When score_mod_bprop is supplied, it is the user's responsibility to make it mathematically consistent with score_mod. TE forwards this callback to cuDNN as provided and does not derive or validate the backward score transformation automatically.

Supported score_mod configuration

The current cuDNN-backed Flex Attention path supports:

PyTorch DotProductAttention / FusedAttention
FP16 or BF16 unquantized torch.Tensor Q/K/V inputs
SBHD or BSHD Q/K/V layouts
cuDNN F16/BF16 arbitrary-seqlen fused attention backend
attn_mask_type="no_mask"
core_attention_bias_type="no_bias" with no explicit bias tensor
vanilla softmax
attention_dropout=0.0
num_splits=1

The path is currently not supported with FP8, fp8_output, THD format, explicit cu_seqlens inputs, pad_between_seqs, attention masks, attention bias, ALiBi, sliding-window attention, sink attention, dropout, KV cache, context parallelism, CUDA graph capture, checkpointed core attention, or return_max_logit.

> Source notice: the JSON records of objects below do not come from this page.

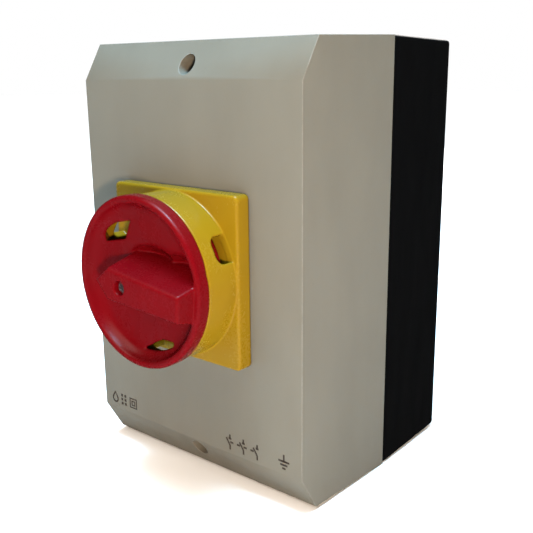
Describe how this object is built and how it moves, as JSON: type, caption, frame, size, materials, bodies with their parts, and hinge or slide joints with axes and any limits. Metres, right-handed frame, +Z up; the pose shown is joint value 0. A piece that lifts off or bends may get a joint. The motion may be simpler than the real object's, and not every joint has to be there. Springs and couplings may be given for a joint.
{
  "type": "enclosed rotary isolator switch",
  "caption": "Wall box with sloping top and bottom cover faces and a padlockable red rotary handle in a yellow collar, over a DIN-rail load-break switch with rack-driven contact rotors.",
  "frame": {"origin": "centre of the base's back face, where the box meets the wall", "axes": "+Z up the wall, +X to the viewer's right, +Y into the wall; the handle faces -Y"},
  "size_m": [0.114, 0.1353, 0.174],
  "materials": {
    "cover_grey": "fine satin, warm light grey",
    "base_black": "satin black",
    "lock_yellow": "glossy safety yellow",
    "handle_red": "semi-gloss signal red",
    "seal_rubber": "matt black rubber",
    "zinc_steel": "bright zinc plated",
    "switch_grey": "satin dark grey",
    "rotor_ivory": "satin ivory",
    "gear_white": "satin natural acetal",
    "contact_copper": "bright copper",
    "terminal_brass": "bright brass",
    "driver_black": "satin black",
    "spring_steel": "bright spring steel"
  },
  "bodies": {
    "base": {"base_box": "base_black", "cover_gasket": "seal_rubber", "din_rail": "zinc_steel", "din_rail_screw_left": "zinc_steel", "din_rail_screw_right": "zinc_steel", "din_clip": "driver_black", "switch_rear_housing": "switch_grey", "switch_front_housing": "switch_grey", "housing_screw_1": "zinc_steel", "housing_screw_2": "zinc_steel", "detent_spring": "spring_steel", "earth_terminal": "terminal_brass", "earth_screw_1": "zinc_steel", "earth_screw_2": "zinc_steel", "neutral_terminal": "terminal_brass", "neutral_screw_1": "zinc_steel", "neutral_screw_2": "zinc_steel", "line_contact_1": "contact_copper", "line_terminal_screw_1": "zinc_steel", "line_contact_2": "contact_copper", "line_terminal_screw_2": "zinc_steel", "line_contact_3": "contact_copper", "line_terminal_screw_3": "zinc_steel", "load_contact_1": "contact_copper", "load_terminal_screw_1": "zinc_steel", "load_contact_2": "contact_copper", "load_terminal_screw_2": "zinc_steel", "load_contact_3": "contact_copper", "load_terminal_screw_3": "zinc_steel"},
    "cover": {"cover_shell": "cover_grey", "cover_screw_top": "zinc_steel", "cover_screw_bottom": "zinc_steel", "cover_screw_seal_top": "seal_rubber", "cover_screw_seal_bottom": "seal_rubber", "padlock_plate": "lock_yellow", "plate_gasket": "seal_rubber", "handle_seal": "seal_rubber", "plate_screw_1": "zinc_steel", "plate_screw_2": "zinc_steel", "plate_screw_3": "zinc_steel", "plate_screw_4": "zinc_steel"},
    "handle": {"handle_knob": "handle_red", "handle_screw": "zinc_steel", "handle_driver": "driver_black"},
    "spindle": {"square_shaft": "zinc_steel", "drive_pinion": "gear_white", "detent_wheel": "gear_white", "pole_rotor_2": "rotor_ivory", "moving_blade_2": "contact_copper"},
    "rack": {"rack_bar": "gear_white"},
    "rotor_left": {"pole_rotor_1": "rotor_ivory", "rotor_pinion_1": "gear_white", "moving_blade_1": "contact_copper"},
    "rotor_right": {"pole_rotor_3": "rotor_ivory", "rotor_pinion_3": "gear_white", "moving_blade_3": "contact_copper"}
  },
  "joints": [
    {"name": "cover_lift", "type": "slide", "parent": "base", "child": "cover", "axis": [0, -1, 0], "range_m": [0, 0.1]},
    {"name": "handle_turn", "type": "hinge", "parent": "cover", "child": "handle", "pos_m": [0, -0.12, 0], "axis": [0, 1, 0], "range_deg": [0, 90]},
    {"name": "spindle_turn", "type": "hinge", "parent": "base", "child": "spindle", "pos_m": [0, -0.05, 0], "axis": [0, 1, 0], "range_deg": [0, 90]},
    {"name": "rack_slide", "type": "slide", "parent": "base", "child": "rack", "axis": [1, 0, 0], "range_m": [0, 0.00943]},
    {"name": "rotor_left_turn", "type": "hinge", "parent": "base", "child": "rotor_left", "pos_m": [-0.02199, -0.05, 0], "axis": [0, 1, 0], "range_deg": [0, 90]},
    {"name": "rotor_right_turn", "type": "hinge", "parent": "base", "child": "rotor_right", "pos_m": [0.02199, -0.05, 0], "axis": [0, 1, 0], "range_deg": [0, 90]}
  ],
  "couplings": [
    {"joint": "spindle_turn", "follows": "handle_turn", "ratio": 1},
    {"joint": "rack_slide", "follows": "handle_turn", "m_per_rad": 0.006},
    {"joint": "rotor_left_turn", "follows": "handle_turn", "ratio": 1},
    {"joint": "rotor_right_turn", "follows": "handle_turn", "ratio": 1}
  ]
}
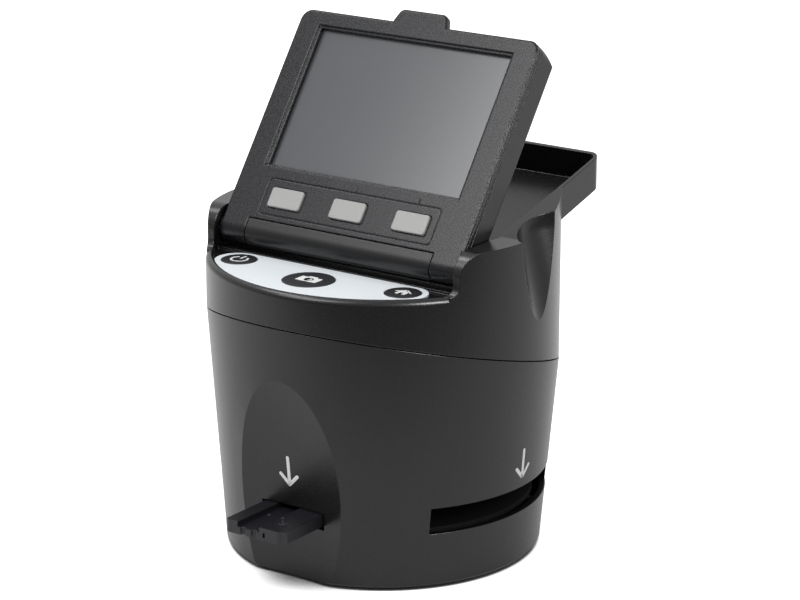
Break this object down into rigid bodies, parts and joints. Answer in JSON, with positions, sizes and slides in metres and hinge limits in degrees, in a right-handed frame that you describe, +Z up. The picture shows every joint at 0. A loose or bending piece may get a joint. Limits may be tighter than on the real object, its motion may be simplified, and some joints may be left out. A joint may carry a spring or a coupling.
{
  "type": "film negative scanner",
  "caption": "Round desktop film negative scanner with a tilting screen over a tray, touch keys on a front plate, side adapter slots and a sliding narrow-film insert.",
  "frame": {"origin": "centre of the housing's flat underside, on the axis of the round body; the rubber feet reach 1 mm below it", "axes": "+Z up, -Y towards the user, on the side of the key plate and the film insert, +X to the user's right"},
  "size_m": [0.1206, 0.1332, 0.1806],
  "materials": {
    "housing_black": "fine spark-eroded grain",
    "screen_black": "fine grain, slightly satin",
    "rubber": "matt",
    "steel": "bright zinc or nickel plate",
    "guide_black": "matt, non-reflecting",
    "insert_black": "smooth satin",
    "white_plastic": "matt white",
    "circuit_board": "green solder mask",
    "optical_glass": "polished",
    "white_gloss": "smooth, slight gloss",
    "key_black": "satin with white printed symbols",
    "window": "clear polished window over a dark display",
    "display": "switched-off display",
    "soft_key_grey": "smooth satin, light warm grey"
  },
  "bodies": {
    "housing": {"lower_shell": "housing_black", "upper_shell": "housing_black", "base_plate": "housing_black", "rubber_feet": "rubber", "base_screws": "steel", "shell_screws": "steel", "lower_film_guide": "guide_black", "upper_film_guide": "guide_black", "guide_legs": "guide_black", "guide_sleeve": "guide_black", "detent_spring": "steel", "light_box": "white_plastic", "led_board": "circuit_board", "light_diffuser": "white_plastic", "camera_tower": "guide_black", "lens_barrel": "guide_black", "lens_glass": "optical_glass", "sensor_board": "circuit_board", "sensor_chip": "guide_black", "sensor_ribbon": "white_plastic", "main_board": "circuit_board", "board_chips": "guide_black", "usb_socket": "steel", "hdmi_socket": "steel", "audio_socket": "guide_black", "card_socket": "steel", "key_plate": "white_gloss", "key_board": "circuit_board", "key_switches": "steel", "key_board_screws": "steel", "hinge_pins": "steel", "hinge_washers": "steel", "screen_lead": "rubber"},
    "screen": {"screen_bezel": "screen_black", "screen_window": "window", "lcd_panel": "display", "screen_board": "circuit_board", "soft_key_switches": "steel", "screen_back_cover": "screen_black", "screen_screws": "steel"},
    "left_soft_key": {"soft_key_left": "soft_key_grey"},
    "centre_soft_key": {"soft_key_centre": "soft_key_grey"},
    "right_soft_key": {"soft_key_right": "soft_key_grey"},
    "power_key_body": {"power_key": "key_black"},
    "capture_key_body": {"capture_key": "key_black"},
    "home_key_body": {"home_key": "key_black"},
    "film_insert_body": {"film_insert": "insert_black"}
  },
  "joints": [
    {"name": "screen_tilt", "type": "hinge", "parent": "housing", "child": "screen", "pos_m": [0, -0.0221, 0.107], "axis": [-1, 0, 0], "range_deg": [0, 38.7]},
    {"name": "soft_key_left_press", "type": "slide", "parent": "screen", "child": "left_soft_key", "axis": [0, 0.8111, -0.585], "range_m": [0, 0.0006], "stiffness_N_per_m": 400, "springref_m": -0.001},
    {"name": "soft_key_centre_press", "type": "slide", "parent": "screen", "child": "centre_soft_key", "axis": [0, 0.8111, -0.585], "range_m": [0, 0.0006], "stiffness_N_per_m": 400, "springref_m": -0.001},
    {"name": "soft_key_right_press", "type": "slide", "parent": "screen", "child": "right_soft_key", "axis": [0, 0.8111, -0.585], "range_m": [0, 0.0006], "stiffness_N_per_m": 400, "springref_m": -0.001},
    {"name": "power_key_press", "type": "slide", "parent": "housing", "child": "power_key_body", "axis": [0, 0, -1], "range_m": [0, 0.0006], "stiffness_N_per_m": 400, "springref_m": -0.001},
    {"name": "capture_key_press", "type": "slide", "parent": "housing", "child": "capture_key_body", "axis": [0, 0, -1], "range_m": [0, 0.0006], "stiffness_N_per_m": 400, "springref_m": -0.001},
    {"name": "home_key_press", "type": "slide", "parent": "housing", "child": "home_key_body", "axis": [0, 0, -1], "range_m": [0, 0.0006], "stiffness_N_per_m": 400, "springref_m": -0.001},
    {"name": "film_insert_slide", "type": "slide", "parent": "housing", "child": "film_insert_body", "axis": [0, -1, 0], "range_m": [0, 0.06]}
  ]
}
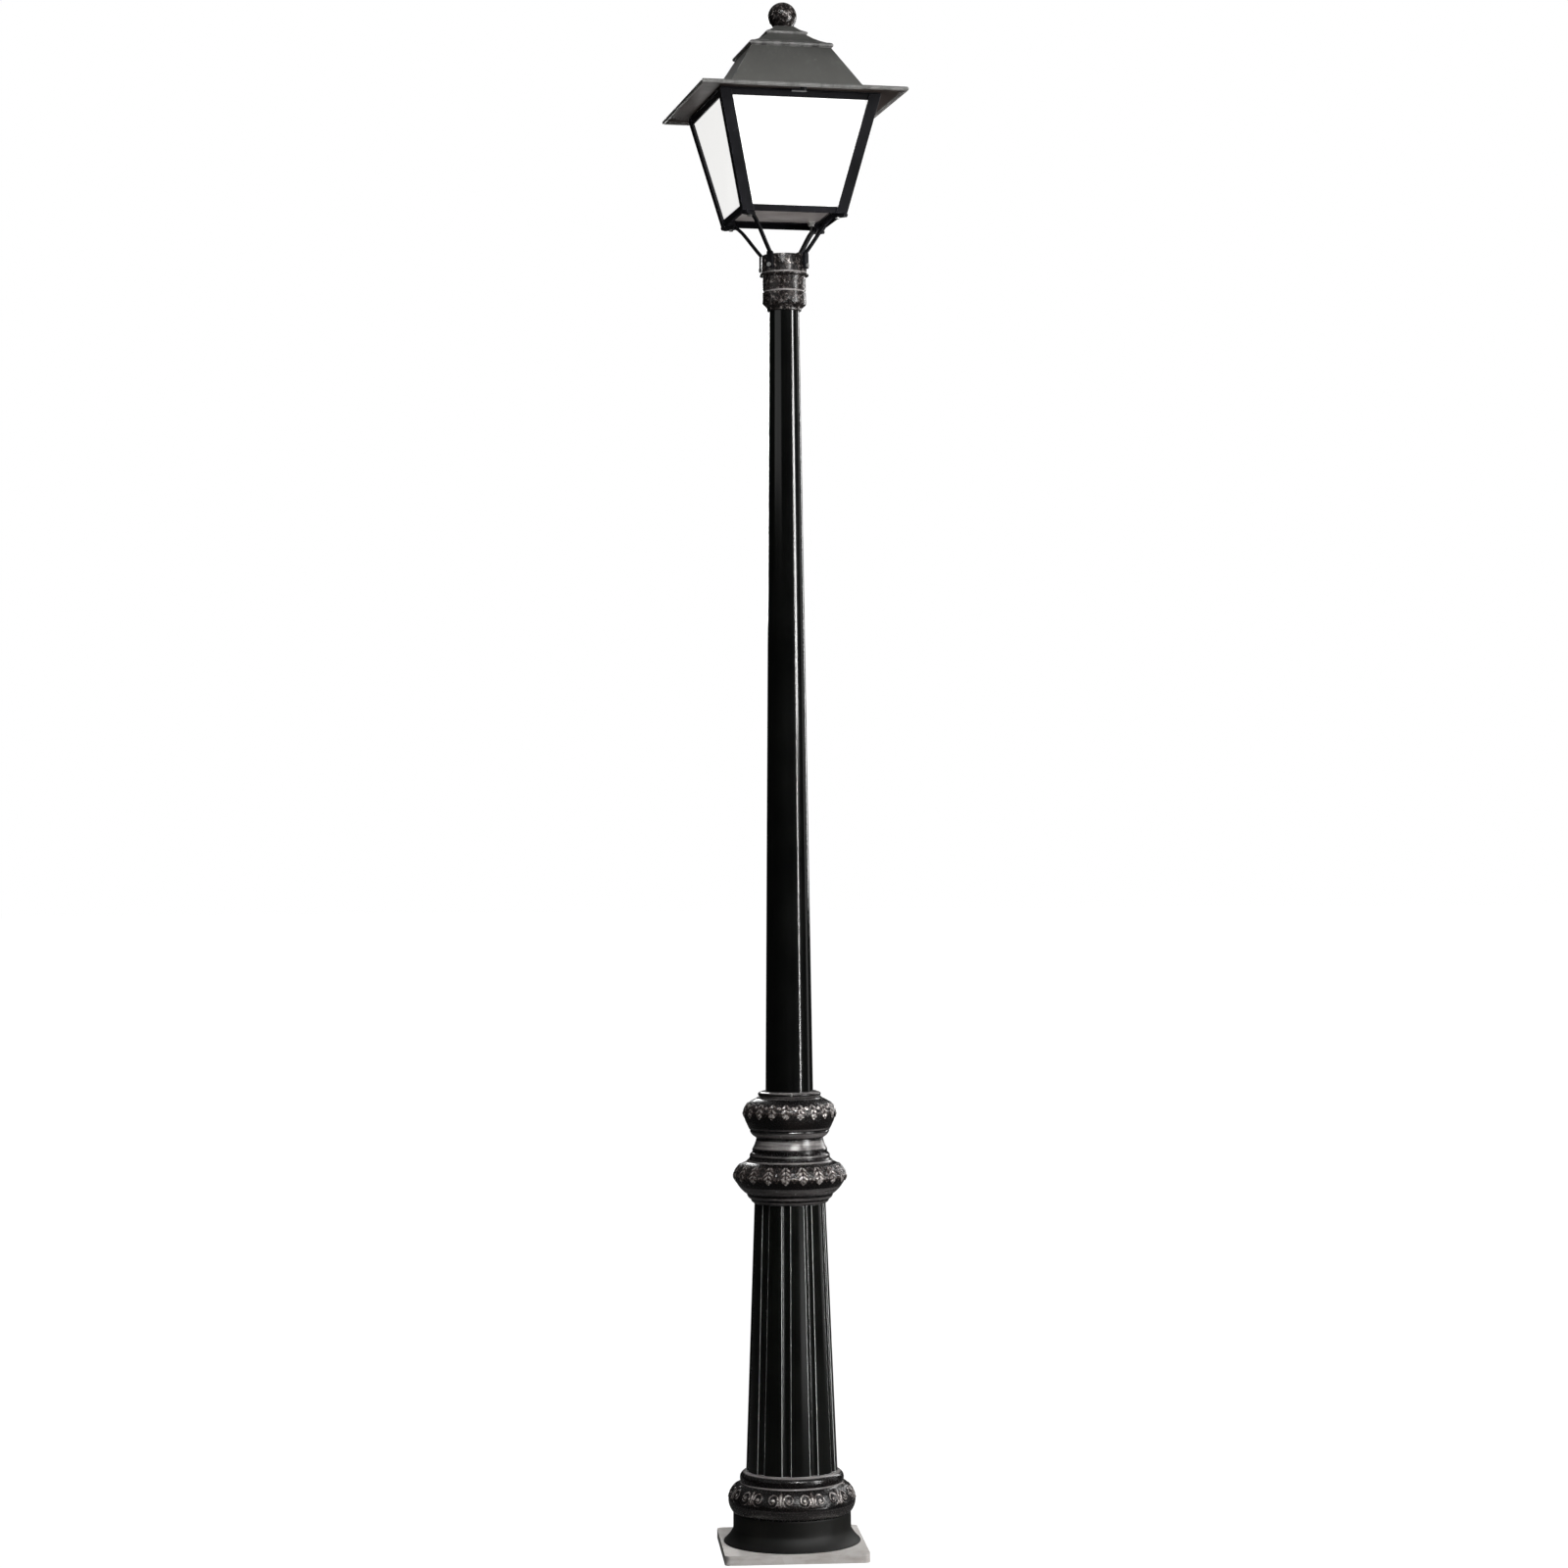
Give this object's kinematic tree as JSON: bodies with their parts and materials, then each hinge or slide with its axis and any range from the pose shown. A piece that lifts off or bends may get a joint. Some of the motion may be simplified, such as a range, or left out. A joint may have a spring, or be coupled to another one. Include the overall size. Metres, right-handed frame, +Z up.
{
  "type": "street lamp post",
  "caption": "Tapered street lamp post on a square base plate, with ornamental cast covers, a fluted column with a service door and a four-sided lantern with a hinged roof.",
  "frame": {"origin": "centre of the base plate's underside, on the pole's axis", "axes": "+Z up along the pole; X and Y along the base plate's sides; the lantern is turned 8.4 degrees anticlockwise about +Z; the service door faces +Y"},
  "size_m": [0.4996, 0.4996, 3.301],
  "materials": {
    "zinc": "hot-dip galvanised, dull",
    "pole_black": "gloss black powder coat",
    "casting_black": "satin black over cast aluminium, rubbed to brown on the relief",
    "frame_black": "gloss black",
    "roof_black": "satin black, lightly weathered",
    "opal": "opal acrylic, smooth",
    "seal_rubber": "matt black",
    "fastener_steel": "zinc plated",
    "fitting_plastic": "moulded, light grey",
    "lamp_opal": "opal lamp envelope",
    "cap_metal": "plain",
    "cable_black": "smooth cable sheath",
    "tray_metal": "pale satin grey, glossy, slightly stained",
    "reflector_white": "satin white"
  },
  "bodies": {
    "post": {"base_plate": "zinc", "base_gussets": "zinc", "pole": "pole_black", "base_foot": "casting_black", "base_ring": "casting_black", "fluted_column": "casting_black", "lower_knop": "casting_black", "flared_neck": "casting_black", "upper_knop": "casting_black", "top_collar": "casting_black", "collar_screws": "fastener_steel", "neck_adapter": "pole_black", "socket_cup": "pole_black", "cup_grommet": "seal_rubber", "neck_screws": "fastener_steel", "arm_front_left": "frame_black", "arm_front_right": "frame_black", "arm_rear_right": "frame_black", "arm_rear_left": "frame_black", "arm_screws": "fastener_steel", "lower_frame": "frame_black", "lamp_tray": "tray_metal", "top_frame": "frame_black", "corner_post_front_left": "frame_black", "corner_post_front_right": "frame_black", "corner_post_rear_right": "frame_black", "corner_post_rear_left": "frame_black", "pane_front": "opal", "pane_right": "opal", "pane_rear": "opal", "pane_left": "opal", "pane_seals": "seal_rubber", "glazing_clips": "fastener_steel", "lamp_bracket": "fastener_steel", "lamp_holder": "fitting_plastic", "lamp_cap": "cap_metal", "lamp_bulb": "lamp_opal", "cable_gland": "fitting_plastic", "lamp_cable": "cable_black", "fuse_unit": "fitting_plastic", "fuse_rail": "zinc", "earth_stud": "fastener_steel", "roof_gasket": "seal_rubber", "hinge_body_leaves": "frame_black", "hinge_pins": "fastener_steel", "door_gasket": "seal_rubber", "door_frame_leaves": "casting_black", "door_pins": "fastener_steel"},
    "lantern_roof": {"roof_brim": "roof_black", "roof_main": "roof_black", "roof_crown": "roof_black", "reflector": "reflector_white", "roof_screws": "roof_black", "finial": "casting_black", "finial_nut": "fastener_steel", "hinge_roof_leaves": "roof_black"},
    "turn_button": {"roof_latch": "frame_black"},
    "column_door": {"service_door": "casting_black", "door_leaves": "casting_black"},
    "lock_barrel": {"door_lock": "fastener_steel"}
  },
  "joints": [
    {"name": "roof_hinge", "type": "hinge", "parent": "post", "child": "lantern_roof", "pos_m": [-0.026, 0.17609, 3.073], "axis": [-0.9893, -0.1461, 0], "range_deg": [0, 95]},
    {"name": "roof_latch_turn", "type": "hinge", "parent": "lantern_roof", "child": "turn_button", "pos_m": [0.02849, -0.19291, 3.083], "axis": [0, 0, -1], "range_deg": [0, 90]},
    {"name": "door_hinge", "type": "hinge", "parent": "post", "child": "column_door", "pos_m": [0.03686, 0.08726, 0.35516], "axis": [0.0147, 0.0349, -0.9993], "range_deg": [0, 110]},
    {"name": "door_lock_turn", "type": "hinge", "parent": "column_door", "child": "lock_barrel", "pos_m": [-0.01119, 0.08983, 0.355], "axis": [-0.1236, 0.9923, 0], "range_deg": [0, 90]}
  ]
}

For deterministic execution, TE passes the deterministic setting through backend selection and forwards it to cuDNN Frontend sdpa_backward as use_deterministic_algorithm. The score_mod forward sdpa call does not take a separate deterministic flag.

Fixes #2492.

Type of change

Documentation change (change only to the documentation, either a fix or a new content)
Bug fix (non-breaking change which fixes an issue)
New feature (non-breaking change which adds functionality)
Breaking change (fix or feature that would cause existing functionality to not work as expected)
Infra/Build change
Code refactoring

Changes

Adds FusedAttentionWithScoreModFunc, a cuDNN frontend Python graph path for SDPA forward/backward with score_mod and score_mod_bprop.
Extends DotProductAttention / FusedAttention APIs with score_mod, score_mod_bprop, score_mod_tensors, and score_mod_bprop_tensors.
Adds backend-selection filtering so score_mod only selects supported cuDNN fused attention configurations.
Adds execution-plan caching for forward and backward score-mod graphs, keyed by tensor metadata, layout, scale, callback topology, and runtime tensor metadata.
Supports explicit score_mod_graph_cache_key() for stateful callbacks, while leaving unsafe unkeyed bound methods uncached.
Executes cuDNN graphs on PyTorch's current CUDA stream and preserves SBHD/BSHD layouts without extra BHSD copies.
Adds validation for unsupported combinations including FP8, context parallelism, THD, KV cache, explicit masks/biases, dropout, non-vanilla softmax, CUDA graph capture, and checkpointed core attention.
Adds tests for cache-key behavior, unsafe callback caching, runtime tensor version checking, and CUDA correctness cases covering causal masking, softcap, and post-scale-bias-style score modification.

Checklist:

I have read and followed the contributing guidelines
The functionality is complete
I have commented my code, particularly in hard-to-understand areas
I have made corresponding changes to the documentation
My changes generate no new warnings
I have added tests that prove my fix is effective or that my feature works
New and existing unit tests pass locally with my changes

Signed-off-by: Vladimir Cherepanov <vcherepanov@nvidia.com>

for more information, see https://pre-commit.ci

greptile-apps · 2026-05-13T03:26:45Z

Greptile Summary

This PR adds experimental cuDNN-backed Flex Attention to DotProductAttention and FusedAttention via a score_mod callback path. A new FusedAttentionWithScoreModFunc autograd Function builds and caches cuDNN frontend Python graphs for forward and backward, with a sophisticated cache-key scheme that safely handles lambdas, bound methods, and stateful callable instances.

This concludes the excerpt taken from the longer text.